Unfortunately, many sources of information, including textbooks, user manuals, and wikis, perpetuate the historical confusion and make matters worse by introducing the additional names “binary semaphore” (for mutex) and “counting semaphore.”
Michael Barr is president of embedded systems training and consulting firm Netrino. He's also a popular speaker at the global Embedded Systems Conferences and the author of two books and more than forty articles about embedded software development. Barr previously served as the editor-in-chief of Embedded Systems Design and taught OS internals at the University of Maryland. He can be reached at email@example.com.
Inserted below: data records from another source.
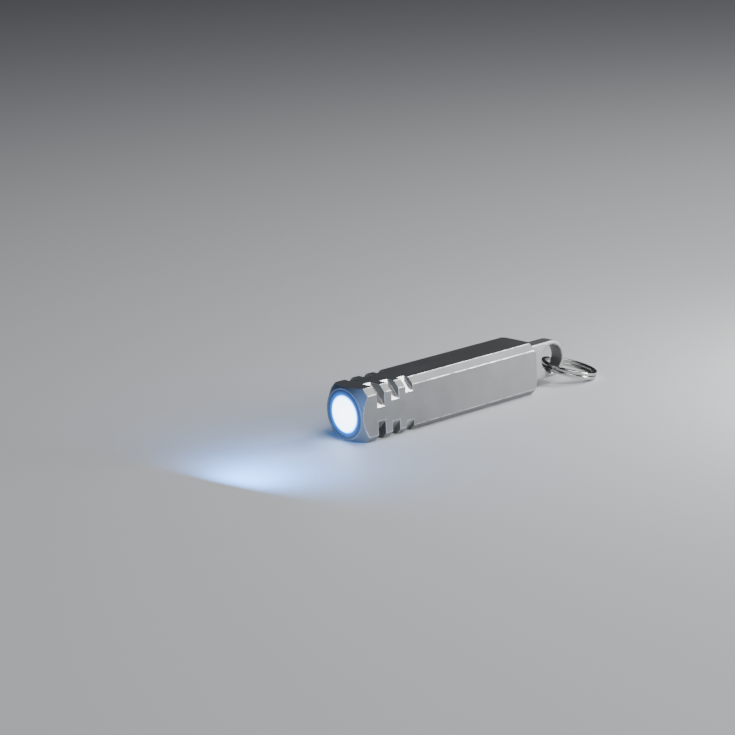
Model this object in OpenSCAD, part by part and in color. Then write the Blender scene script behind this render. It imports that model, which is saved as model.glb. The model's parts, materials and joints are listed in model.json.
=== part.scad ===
// Keychain flashlight: square aluminium housing, lit lens at the front, screw plug with a
// key-ring lug at the back, one AAA cell inside. Long axis along X, lens towards -X, the
// housing's lower flat on Z = 0 and its middle above the origin.

/* [Housing] */
// Width and height of the square bar
body_w = 14; // [13.8:0.1:14.6]
// Length of the square bar, nose to rear face
body_len = 60.5; // [60.5:0.5:64]
// Leg of the flat cut along each long edge
edge_cut = 1.75; // [1.3:0.05:2]
// Radius of the flat front face, where the turned nose begins
nose_r = 6.65; // [6.5:0.05:6.8]
// Radius that the turned rear edge leaves on the corners
rear_r = 8.1; // [7.6:0.05:8.4]

/* [Grip grooves] */
// How many grooves are cut across the corners
groove_count = 3; // [1:1:3]
// Distance from the nose to the first groove
groove_start = 5.1; // [4:0.1:6]
// Width of a groove
groove_w = 2.4; // [1.6:0.1:2.8]
// Distance from one groove to the next
groove_pitch = 4.7; // [4:0.1:5]
// Distance from the long axis to the flat floors of the first, deepest groove
groove_floor = 6.17; // [6.15:0.01:6.6]
// How much further out the floors of each next groove are
groove_step = 0.7; // [0.4:0.05:0.8]

/* [Tail lug] */
// Height of the lug
lug_h = 9.9; // [9.4:0.1:10.2]
// Thickness of the lug
lug_t = 4.2; // [3.6:0.1:4.4]
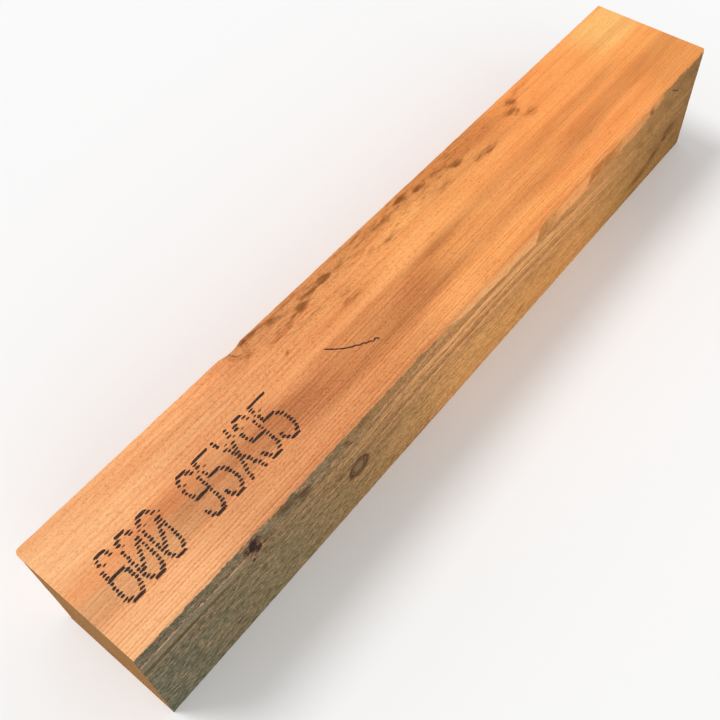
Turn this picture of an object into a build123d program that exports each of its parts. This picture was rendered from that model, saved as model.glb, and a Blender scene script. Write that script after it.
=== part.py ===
"""Square-sawn softwood timber, cut to a short length and lying flat.

Millimetres, +X along the grain, +Z up. The origin is the middle of the underside.
The near end is at -X, the left side at +Y and the right side at -Y.
Places along the timber are given as distances from the near end.
"""
import os
from math import atan2, cos, degrees, sin

from build123d import *

# Sawn size
length = 600.0
width = 95.0
height = 95.0

# Arrises
arris_radius = 0.8
end_chamfer = 0.5
corner_radius = 4.0

# Wane: place, depth into the top right arris along the top, drop down the side
wane_stations = (
    (20.0, 0.2, 5.0),
    (120.0, 0.6, 11.0),
    (230.0, 0.8, 15.0),
    (330.0, 1.0, 17.0),
    (430.0, 1.0, 17.0),
    (520.0, 0.7, 14.0),
    (590.0, 0.2, 5.0),
)
log_radius = 120.0

# Crescent bites in the wane: start, end, depth at the arris, drop down the side
bites = (
    (370.0, 412.0, 2.2, 18.0),
    (436.0, 490.0, 2.0, 17.0),
)
bite_steep = 0.13

# Dent where a knot lies on the top left arris
dent_place = 167.0
dent_length = 19.0
dent_depth = 1.6
dent_drop = 14.0

# Drying check in the right side, open at the near end
check_drop = 23.5
check_length = 88.0
check_opening = 4.2
check_depth = 2.4

# Sunken resin knot in the right side
resin_place = 86.0
resin_drop = 11.5
resin_length = 11.0
resin_height = 15.0
resin_depth = 1.3
resin_lean = -8.0

# How far each cutter reaches past the surface that it cuts
overlap = 1.5

near_end = -length / 2
left_side = width / 2
right_side = -width / 2


def along(place):
    """X of a place given as a distance from the near end."""
    return near_end + place


def wane_section(place, depth, drop):
    """One section of what is missing outside the log's skin, at one place along the timber."""
    past = 0.12
    top = (right_side + depth, height)
    foot = (right_side, height - drop)
    chord = (depth**2 + drop**2) ** 0.5
    bulge = min(chord**2 / (8 * log_radius), 0.2 * depth)
    middle = (
        (top[0] + foot[0]) / 2 - bulge * drop / chord,
        (top[1] + foot[1]) / 2 + bulge * depth / chord,
    )
    over_top = (top[0] + past * depth, top[1] + past * drop)
    under_foot = (foot[0] - past * depth, foot[1] - past * drop)
    with BuildSketch(Plane.YZ.offset(along(place))) as section:
        with BuildLine():
            ThreePointArc(top, middle, foot)
            Polyline(
                foot,
                under_foot,
                (right_side - 2 * overlap, under_foot[1]),
                (right_side - 2 * overlap, over_top[1]),
                over_top,
                top,
            )
        make_face()
    return section.sketch


def broken_arris(start, end, depth, drop, side, steep):
    """Cutter for a shell-shaped chip out of a top arris, deepest at the top and run out at its drop.

    Side is +1 for the left side and -1 for the right. Steep is the share of the chip's
    length in which it reaches its full depth.
    """
    lean = atan2(depth, drop)
    down_and_out = (0, side * sin(lean), -cos(lean))
    arris = Plane(
        origin=(along(start), side * width / 2, height),
        x_dir=(1, 0, 0),
        z_dir=down_and_out,
    )
    span = end - start
    inward = side * depth
    outward = -side * 2 * overlap
    with BuildPart() as cutter:
        with BuildSketch(arris.offset(-2 * overlap)):
            with BuildLine():
                Spline(
                    (0, 0),
                    (steep * span, 0.86 * inward),
                    (0.40 * span, inward),
                    (0.72 * span, 0.55 * inward),
                    (span, 0),
                )
                Polyline((span, 0), (span, outward), (0, outward), (0, 0))
            make_face()
        extrude(amount=1.4 * drop + 2 * overlap)
    return cutter.part


# Missing wood along the wane
with BuildPart() as wane:
    for station in wane_stations:
        add(wane_section(*station))
    loft()

# Drying check: a V that closes as it runs in from the near end
with BuildPart() as drying_check:
    for place, share in ((-overlap, 1.0), (0.55 * check_length, 0.7), (check_length, 0.06)):
        half_opening = share * check_opening / 2
        with BuildSketch(Plane.YZ.offset(along(place))):
            with Locations((right_side, height - check_drop - 0.03 * place)):
                Polygon(
                    (-overlap, half_opening * (1 + overlap / check_depth)),
                    (-overlap, -half_opening * (1 + overlap / check_depth)),
                    (share * check_depth, 0),
                    align=None,
                )
    loft(ruled=True)

# Sunken resin knot: a shallow oval pan
with BuildPart() as resin_knot:
    face = Plane(
        origin=(along(resin_place), right_side, height - resin_drop),
        x_dir=(1, 0, 0),
        z_dir=(0, -1, 0),
    ).rotated((0, 0, resin_lean))
    for rise, share in ((0.4, 1.0), (-resin_depth, 0.55)):
        with BuildSketch(face.offset(rise)):
            Ellipse(share * resin_length / 2, share * resin_height / 2)
    loft()

with BuildPart() as timber:
    # Square bar between its two saw cuts
    with BuildSketch(Plane.YZ.offset(near_end)):
        with Locations((0, height / 2)):
            Rectangle(width, height)
    extrude(amount=length)

    # Worn corner at the left of the near end
    upright = timber.edges().filter_by(Axis.Z)
    fillet(upright.sort_by(Axis.X)[:2].sort_by(Axis.Y)[-1], radius=corner_radius)

    # Long arrises, all but the one with the wane
    long_arrises = timber.edges().filter_by(Axis.X).sort_by(Axis.Z)
    eased = long_arrises[:2] + [long_arrises[2:].sort_by(Axis.Y)[-1]]
    fillet(eased, radius=arris_radius)

    # Far end's edges, left by the saw
    far_face = timber.faces().sort_by(Axis.X)[-1]
    chamfer(far_face.edges(), length=end_chamfer)

    # Wane and the bites broken out of it
    add(wane.part, mode=Mode.SUBTRACT)
    for bite in bites:
        add(broken_arris(*bite, side=-1, steep=bite_steep), mode=Mode.SUBTRACT)

    # Dent at the knot on the left arris
    add(
        broken_arris(
            dent_place - dent_length / 2,
            dent_place + dent_length / 2,
            dent_depth,
            dent_drop,
            side=1,
            steep=0.28,
        ),
        mode=Mode.SUBTRACT,
    )

    # Drying check and resin knot
    add(drying_check.part, mode=Mode.SUBTRACT)
    add(resin_knot.part, mode=Mode.SUBTRACT)

timber.part.label = "timber"

os.makedirs("parts", exist_ok=True)
export_step(timber.part, "parts/timber.step")
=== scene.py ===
"""Looks of a short length of square-sawn softwood timber, lying flat.

The timber is one closed skin around the same square section as the solid, with the grain,
the wane, the bites, the knots and the drying check in its mesh. Its colour comes from nodes
that read where the growth rings, the knots and the stains lie.

Places are in millimetres: along is measured from the near end, across from the left edge
of the top, up from the floor and drop down from the top on the right side.
"""

import itertools
import math
from functools import cache, cached_property

import bpy
import numpy as np
from mathutils import Matrix, Vector
from mathutils.bvhtree import BVHTree


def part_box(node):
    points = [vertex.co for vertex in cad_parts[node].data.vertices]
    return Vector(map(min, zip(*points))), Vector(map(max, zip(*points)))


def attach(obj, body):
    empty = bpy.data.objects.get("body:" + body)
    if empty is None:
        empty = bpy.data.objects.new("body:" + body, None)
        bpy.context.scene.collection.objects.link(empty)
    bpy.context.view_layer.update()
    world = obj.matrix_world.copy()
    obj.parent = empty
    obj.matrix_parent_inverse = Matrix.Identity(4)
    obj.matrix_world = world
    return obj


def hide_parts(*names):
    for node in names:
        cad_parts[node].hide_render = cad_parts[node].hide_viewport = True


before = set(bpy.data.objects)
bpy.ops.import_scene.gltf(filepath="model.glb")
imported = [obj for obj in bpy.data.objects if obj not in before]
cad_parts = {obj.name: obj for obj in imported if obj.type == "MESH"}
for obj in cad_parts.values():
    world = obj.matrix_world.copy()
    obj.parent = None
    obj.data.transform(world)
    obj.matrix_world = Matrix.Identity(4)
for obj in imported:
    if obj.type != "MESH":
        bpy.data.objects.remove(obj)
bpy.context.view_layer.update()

MM = 0.001

# The timber's box, read from the frame
node_low, node_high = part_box("timber")
LENGTH = round((node_high[0] - node_low[0]) / MM, 3)
WIDTH = round((node_high[1] - node_low[1]) / MM, 3)
HEIGHT = round((node_high[2] - node_low[2]) / MM, 3)

TOP, RIGHT, BOTTOM, LEFT, NEAR_END, FAR_END = range(6)

# Edges steeper than this, in degrees, are shaded sharp
SHARP_ANGLE = 38

# Arrises
ARRIS_RADIUS = 0.8
CORNER_RADIUS = 4

# Wane along the top right arris: along, depth in from the side, drop down the side
WANE = (
    (20, 0.2, 5),
    (120, 0.6, 11),
    (230, 0.8, 15),
    (330, 1, 17),
    (430, 1, 17),
    (520, 0.7, 14),
    (590, 0.2, 5),
)

# Bites in the wane: start, end, depth at the arris, drop down the side, weathered share
BITES = (
    (370, 412, 2.2, 18, 0.8),
    (436, 490, 2, 17, 1.05),
)

# Dent at the knot on the left arris: middle, length, depth, drop
DENT = (167, 19, 1.6, 14)

# Drying check in the right side, falling a little as it runs in from the near end
CHECK_DROP = 23.5
CHECK_FALL = 0.03
CHECK_LENGTH = 88
CHECK_OPENING = 4.2
CHECK_DEPTH = 2.4

# Short crack near the far end: along and drop of a point on its line, slope, where it is open
CRACK = (554, 10.4, 0.62)
CRACK_OPEN = (555, 568)

# Pith, outside the left side: across, up
PITH = (-12, 38)
RING_WIDTH = 2

# How far the grain lines bend down around the round knot: along, dip, reach before and after it
WHORL = (166, 6, 50, 34)

# Branches that leave the pith: along, where they reach the surface (across, up), radius there,
# how far the knot is sunk
KNOTS = {
    "arris_knot": (169.4, 4.2, 97, 5, 0.3),
    "round_knot": (173.6, 95, 43.7, 8.1, 0.35),
    "resin_knot": (86.3, 95, 85, 5.6, 1.3),
    "pin_knot": (522.5, 95, 86, 3, 0.4),
}

# What stands for out of reach: in radii of a knot, in openings of the check, in mm
FAR_IN_RADII = 4
FAR_IN_OPENINGS = 9
FAR_IN_MM = 99


# Number helpers

def smooth(start, stop, value):
    """0 at start, 1 at stop, eased between them. Start may be the larger."""
    share = np.clip((value - start) / (stop - start), 0, 1)
    return share * share * (3 - 2 * share)


def window(value, low, high, soft):
    """1 between low and high, falling to 0 over soft each side."""
    return smooth(low - soft, low + soft, value) * smooth(high + soft, high - soft, value)


def bell(value, middle, spread):
    """1 at the middle, falling away to both sides."""
    return np.exp(-(((value - middle) / spread) ** 2))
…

1. Truth be told, many “textbooks” on OSes fail to define the term mutex (or real-time). But consider a typical snippet from the QSemaphore page in Trolltech's Qt Embedded 4.4 Reference Documentation: “A semaphore is a generalization of a mutex. While a mutex can only be locked once, it's possible to acquire a semaphore multiple times. Semaphores are typically used to protect a certain number of identical resources.” The Qt documentation then goes on to elaborate (at length and with code snippets) a solution to a theoretical problem that lacks critical details (e.g., the need for a second type of RTOS primitive) for proper implementation.
2. Another option is to use an RTOS-provided message queue to eliminate the semaphore, the unprotected shared state information, and the mutex.
3. Sha L., R. Rajkumar, and J.P. Lehoczky. “Priority Inheritance Protocols: An Approach to Real-Time Synchronization,” IEEE Transactions on Computers , September 1990, p. 1175.